__Required task__: Retype everything from the line that contains "color(weld_chrome)" down to the line that contains "obj.matrix_parent_inverse = Matrix.Identity(4)", inclusive, without altering or adding anything.

───── Data block ─────

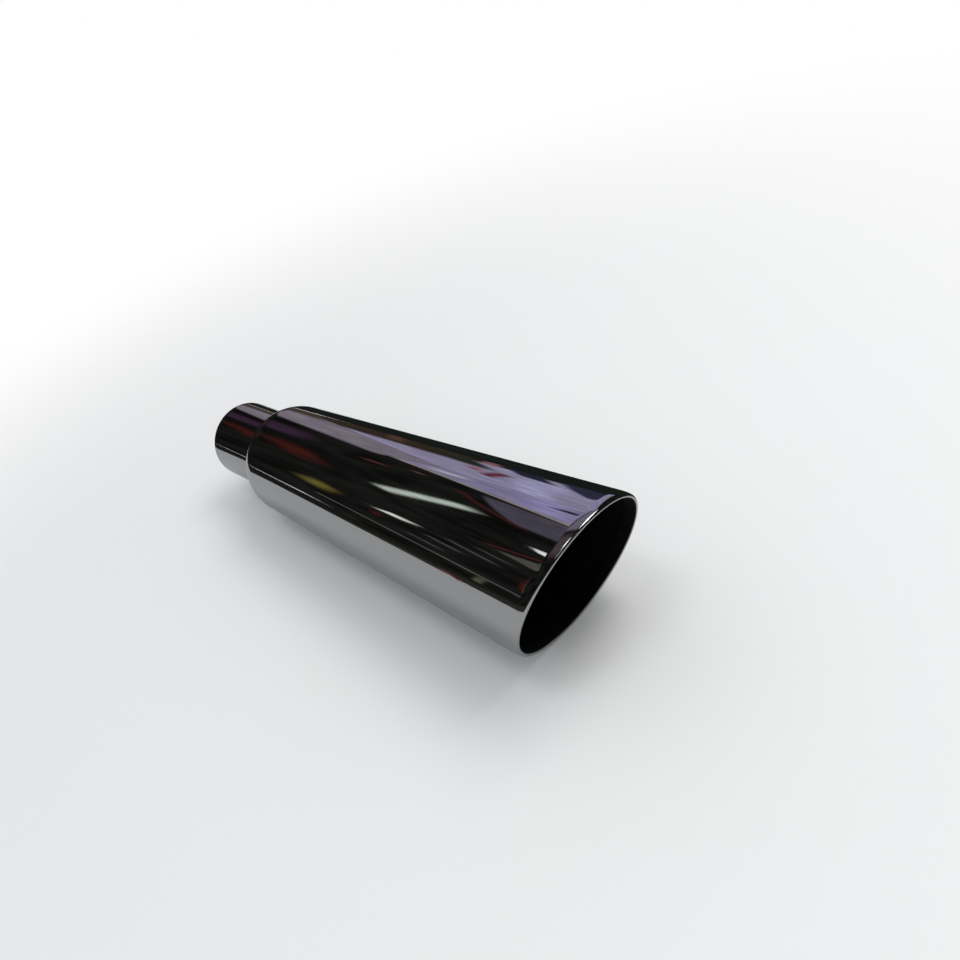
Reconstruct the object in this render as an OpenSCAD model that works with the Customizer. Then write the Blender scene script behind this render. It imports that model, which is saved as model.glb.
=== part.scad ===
// Slash-cut exhaust tip with a slip-on neck, a domed shoulder, a flared body and a folded lip.
// The pipe lies along X: the neck's open end is at X = 0, the mouth faces +X,
// and the slash cut reaches furthest forward at the top, at +Z. Sizes are in millimetres.

/* [Inlet neck] */
// Inside diameter of the neck, which slips over the end of the car's tail pipe
neck_bore_d = 57.6; // [50:0.1:66]
// Thickness of the neck's tube
neck_wall = 1.3; // [0.8:0.1:3]
// Length of neck that stands clear of the shoulder
neck_len = 58; // [30:1:120]
// Length of neck that reaches on into the body
neck_reach = 14; // [4:1:30]
// Radius on the outer edge of the neck's open end
neck_edge_r = 0.7; // [0.1:0.1:0.7]

/* [Body] */
// Outside diameter of the body at the middle of the slash cut
mouth_d = 101.6; // [94:0.1:120]
// Length from the neck's open end to the middle of the slash cut
pipe_len = 365; // [260:1:600]
// Taper of the body, as the angle between its side and its axis
taper_deg = 1.9; // [0:0.1:3]
// Thickness of the body's sheet
sheet = 1.2; // [0.8:0.1:2]
// Radius of the domed shoulder
shoulder_r = 32; // [24:1:40]

/* [Slash cut] */
// Angle of the cut away from square
slash_deg = 26; // [0:1:45]

/* [Folded lip] */
// Radius over which the sheet draws in just behind the lip
draw_r = 12; // [6:1:20]
// Angle that the sheet draws in by before it folds
draw_deg = 24; // [5:1:40]
// Gap left inside the fold
fold_gap = 0.6; // [0.2:0.1:3]
// Length of sheet folded back behind the lip
fold_leg = 6; // [2:0.5:15]

/* [Weld] */
// Leg of the weld, along the neck and along the shoulder
weld_leg = 3; // [1.5:0.1:5]
// Radius of the weld's rounded face
weld_face_r = 4.5; // [4.5:0.1:10]

/* [Fits and smoothness] */
// Clearance all round between the neck and the hole in the shoulder
slip = 0.15; // [0.1:0.05:0.5]
// Sections of the shell around the axis
shell_sections = 96; // [48:12:120]

/* [Hidden] */

chrome = [0.62, 0.63, 0.65];
weld_chrome = [0.72, 0.73, 0.75];
round_fn = 96;
shoulder_steps = 8;
draw_steps = 3;
fold_steps = 8;

neck_r = neck_bore_d / 2 + neck_wall;
hole_r = neck_r + slip;
taper = tan(taper_deg);
fold_r = sheet + fold_gap / 2;

// Outside radius of the tapered body at x
function body_r(x) = mouth_d / 2 - taper * (pipe_len - x);

// Centre of the shoulder's arc, as [x, radius]. The arc runs into the taper without a crease
// and passes through the rim of the hole, where the neck comes out of the shoulder.
below_side = shoulder_r / cos(taper_deg);
hole_rise = hole_r - body_r(neck_len) + below_side;
centre_run = (hole_rise * taper + sqrt(pow(shoulder_r / cos(taper_deg), 2) - pow(hole_rise, 2)))
    * pow(cos(taper_deg), 2);
shoulder_x = neck_len + centre_run;
shoulder_c = [shoulder_x, body_r(shoulder_x) - below_side];

// Angle on an arc of radius r about the shoulder's centre at which it meets the hole
function hole_angle(r) = 180 - asin((hole_r - shoulder_c[1]) / r);

// Points from angle a to angle b on an arc of radius r about the shoulder's centre
function shoulder_arc(r, a, b) = [
    for (i = [0 : shoulder_steps])
        let (turn = a + (b - a) * i / shoulder_steps)
        shoulder_c + r * [cos(turn), sin(turn)]
];

// The sheet's path over the lip, as [run along the side, depth inwards], for a turn of the sheet.
// It draws in gently at first and then folds tightly. The offset moves it in to the inner face.
function draw_point(turn, offset) =
    [(draw_r - offset) * sin(turn), draw_r - (draw_r - offset) * cos(turn)];
function fold_point(turn, offset) =
    (draw_r - fold_r) * [sin(draw_deg), -cos(draw_deg)]
    + [(fold_r - offset) * sin(turn), draw_r - (fold_r - offset) * cos(turn)];

lip_outer = [
    for (i = [0 : draw_steps]) draw_point(draw_deg * i / draw_steps, 0),
    for (i = [1 : fold_steps]) fold_point(draw_deg + (180 - draw_deg) * i / fold_steps, 0)
];
lip_inner = [
    for (i = [fold_steps : -1 : 1]) fold_point(draw_deg + (180 - draw_deg) * i / fold_steps, sheet),
    for (i = [draw_steps : -1 : 0]) draw_point(draw_deg * i / draw_steps, sheet)
];
lip_path = concat(lip_outer, [lip_outer[len(lip_outer) - 1] - [fold_leg, 0],
    lip_inner[0] - [fold_leg, 0]], lip_inner);

// Stretch of the lip along the side, because the lip crosses the section on a slant
function slant(angle) = sqrt(1 + pow(tan(slash_deg) * cos(angle), 2));

// Place along X where the sheet starts to draw in, at an angle round the axis from +Y to +Z.
// It is set so that the front of the fold just touches the plane of the slash cut.
function lip_start(angle) =
    let (
        lean = tan(slash_deg) * sin(angle),
        along = slant(angle) * (cos(taper_deg) - lean * sin(taper_deg)),
        across = sin(taper_deg) + lean * cos(taper_deg),
        reach = along * (draw_r - fold_r) * sin(draw_deg)
            + across * (draw_r - (draw_r - fold_r) * cos(draw_deg))
            + fold_r * sqrt(pow(along, 2) + pow(across, 2))
    )
    (pipe_len + lean * (mouth_d / 2 - taper * pipe_len) - reach) / (1 - lean * taper);

// The lip at an angle round the axis, as [x, radius]
function lip(angle) =
    let (x = lip_start(angle), stretch = slant(angle))
    [for (p = lip_path) [x, body_r(x)]
        + stretch * p[0] * [cos(taper_deg), sin(taper_deg)]
        + p[1] * [sin(taper_deg), -cos(taper_deg)]];

// Closed outline of the sheet at an angle round the axis: over the shoulder, along the side,
// round the lip and back along the inside
function sheet_section(angle) = concat(
    shoulder_arc(shoulder_r, hole_angle(shoulder_r), 90 + taper_deg),
    lip(angle),
    shoulder_arc(shoulder_r - sheet, 90 + taper_deg, hole_angle(shoulder_r - sheet))
);

// A solid through closed sections that stand round the X axis
module loft_round_x(sections) {
    rings = len(sections);
    size = len(sections[0]);
    points = [
        for (i = [0 : rings - 1])
            let (angle = 360 * i / rings)
            for (p = sections[i]) [p[0], p[1] * cos(angle), p[1] * sin(angle)]
    ];
    faces = [
        for (i = [0 : rings - 1], j = [0 : size - 1])
            let (
                a = i * size + j,
                b = i * size + (j + 1) % size,
                c = ((i + 1) % rings) * size + (j + 1) % size,
                d = ((i + 1) % rings) * size + j
            )
            each [[a, c, b], [a, d, c]]
    ];
    polyhedron(points, faces, convexity = 10);
}

// Turns a profile drawn as [x, radius] about the X axis
module turn_round_x() {
    rotate([90, 0, 90])
        rotate_extrude($fn = round_fn)
            mirror([1, -1, 0])
                children();
}

// The sheet-metal body: shoulder, flared side, slash cut and folded lip in one piece
module outer_shell() {
    color(chrome)
        loft_round_x([for (i = [0 : shell_sections - 1]) sheet_section(360 * i / shell_sections)]);
}

// The neck that slips over the tail pipe, and is welded into the shoulder
module inlet_tube() {
    color(chrome)
        turn_round_x() {
            translate([neck_edge_r, neck_bore_d / 2])
                square([neck_len + neck_reach - neck_edge_r, neck_wall]);
            translate([0, neck_bore_d / 2])
                square([neck_edge_r, neck_wall - neck_edge_r]);
            intersection() {
                translate([neck_edge_r, neck_r - neck_edge_r])
                    circle(neck_edge_r, $fn = round_fn);
                translate([0, neck_r - neck_edge_r])
                    square(neck_edge_r);
            }
        }
}

// The weld in the corner between the neck and the shoulder, with a rounded face
module weld_bead() {
    corner = [neck_len, neck_r];
    side_turn = hole_angle(shoulder_r) - 90;
    half_corner = (180 - side_turn) / 2;
    bisector = side_turn + half_corner;
    set_back = sqrt(pow(weld_face_r, 2) - pow(weld_leg * sin(half_corner), 2))
        - weld_leg * cos(half_corner);
    color(weld_chrome)
        turn_round_x()
            difference() {
                translate(corner - set_back * [cos(bisector), sin(bisector)])
                    circle(weld_face_r, $fn = round_fn);
                translate(shoulder_c)
                    circle(shoulder_r, $fn = round_fn);
                translate([0, -neck_r])
                    square([pipe_len, 2 * neck_r]);
            }
}

outer_shell();
inlet_tube();
weld_bead();
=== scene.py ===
"""Chromed slash-cut exhaust tip: a slip-on neck, a weld, a domed and flared shell, a folded lip.

The pipe lies along X with its mouth towards +X, and the slash cut reaches furthest forward at
the top, at +Z. Sizes of the object are in millimetres, and Blender's own units are metres.
"""

import logging
import math
from collections.abc import Callable, Sequence
from dataclasses import dataclass, field
from enum import Enum

import bpy
import numpy as np
from mathutils import Matrix, Vector


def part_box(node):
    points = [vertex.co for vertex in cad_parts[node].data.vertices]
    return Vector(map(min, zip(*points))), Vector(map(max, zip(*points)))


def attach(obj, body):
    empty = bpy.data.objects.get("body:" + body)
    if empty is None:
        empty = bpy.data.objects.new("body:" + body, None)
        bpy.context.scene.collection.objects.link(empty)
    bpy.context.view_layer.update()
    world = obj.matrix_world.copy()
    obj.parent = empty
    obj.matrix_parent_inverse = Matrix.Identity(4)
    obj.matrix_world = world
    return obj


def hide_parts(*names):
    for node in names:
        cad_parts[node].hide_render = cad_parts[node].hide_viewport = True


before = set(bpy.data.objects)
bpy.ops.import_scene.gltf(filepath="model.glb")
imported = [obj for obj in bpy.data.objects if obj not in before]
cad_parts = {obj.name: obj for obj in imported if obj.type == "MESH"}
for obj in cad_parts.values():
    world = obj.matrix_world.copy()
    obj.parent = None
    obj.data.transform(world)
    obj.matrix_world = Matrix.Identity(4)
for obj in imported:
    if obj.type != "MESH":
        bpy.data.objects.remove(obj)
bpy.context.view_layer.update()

LOG = logging.getLogger("exhaust_tip")
MM = 0.001
TAPER_DEG = 1.9
MOUTH_AT = 0.365

Point = tuple[float, float]
Colour = tuple[float, float, float, float]


def linear(hex_colour: str) -> Colour:
    """Turns an sRGB colour into linear light.

    Args:
        hex_colour: The colour as six hex digits after a hash sign.

    Returns:
        Red, green and blue in linear light, and an alpha of 1.
    """
    parts = [int(hex_colour[i:i + 2], 16) / 255 for i in (1, 3, 5)]
    light = [p / 12.92 if p <= 0.04045 else ((p + 0.055) / 1.055) ** 2.4 for p in parts]
    return light[0], light[1], light[2], 1.0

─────

__Answer for the task__:
    color(weld_chrome)
        turn_round_x()
            difference() {
                translate(corner - set_back * [cos(bisector), sin(bisector)])
                    circle(weld_face_r, $fn = round_fn);
                translate(shoulder_c)
                    circle(shoulder_r, $fn = round_fn);
                translate([0, -neck_r])
                    square([pipe_len, 2 * neck_r]);
            }
}

outer_shell();
inlet_tube();
weld_bead();
=== scene.py ===
"""Chromed slash-cut exhaust tip: a slip-on neck, a weld, a domed and flared shell, a folded lip.

The pipe lies along X with its mouth towards +X, and the slash cut reaches furthest forward at
the top, at +Z. Sizes of the object are in millimetres, and Blender's own units are metres.
"""

import logging
import math
from collections.abc import Callable, Sequence
from dataclasses import dataclass, field
from enum import Enum

import bpy
import numpy as np
from mathutils import Matrix, Vector


def part_box(node):
    points = [vertex.co for vertex in cad_parts[node].data.vertices]
    return Vector(map(min, zip(*points))), Vector(map(max, zip(*points)))


def attach(obj, body):
    empty = bpy.data.objects.get("body:" + body)
    if empty is None:
        empty = bpy.data.objects.new("body:" + body, None)
        bpy.context.scene.collection.objects.link(empty)
    bpy.context.view_layer.update()
    world = obj.matrix_world.copy()
    obj.parent = empty
    obj.matrix_parent_inverse = Matrix.Identity(4)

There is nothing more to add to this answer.